Unlike our collection of Stewart propagators, the Vitopod offers excellent ventilation with large rotating inserts placed in the centre of each end panel and in each lid. From the base of the propagator comes a lead with a standard 3 pin plug. Supplied was a modern looking thermostatic control with a display of current temperature, set temperature, indicator of whether the heater was currently on or off, with controls for adjusting the set point. The thermostat has three leads: one terminates in a moulded socket into which the propagator can be plugged; one terminates in another 3 pin plug for the supply; and the final lead terminates in a sealed metal probe that measures the temperature. This can be laid on top of, or pushed into, the growing medium to ensure that the ideal temperature is maintained where it is most important. The control is set in 1 degree increments from 5 to 30 degrees with a 100W heating element. Within the already protected environment of the polytunnel, this should be adequate to provide good temperature control even during cold nights.
Assembly was straightforward, and our first impressions are certainly favourable. The only area that we felt could be improved was the rigidity of the side panels. Overall, though, this appears to be a good quality product, and one can see how so many positive reviews have been garnered by it. The flexibility of the larger model is particularly attractive.

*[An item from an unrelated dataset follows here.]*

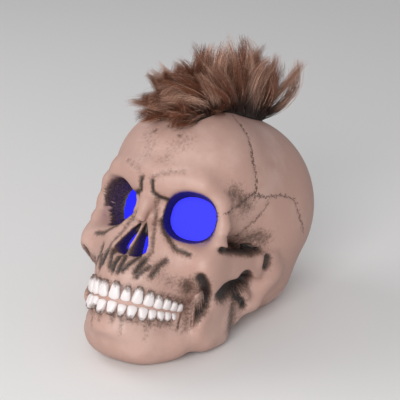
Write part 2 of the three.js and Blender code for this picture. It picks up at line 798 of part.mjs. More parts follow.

We have only just put our first seeds into one of the propagators, but already I realise the convenience of keeping them in one large unit, under, hopefully, ideal temperature conditions, in the polytunnel rather than indoors. When they germinate the somewhat better light conditions in the tunnel should help, along with continuing regulated temperatures that ought to prevent checks in growth. To make economical sense, these new propagators will have to last for some years. They seem robust enough; time will tell, but at the moment, I am delighted with this addition to our gardening equipment.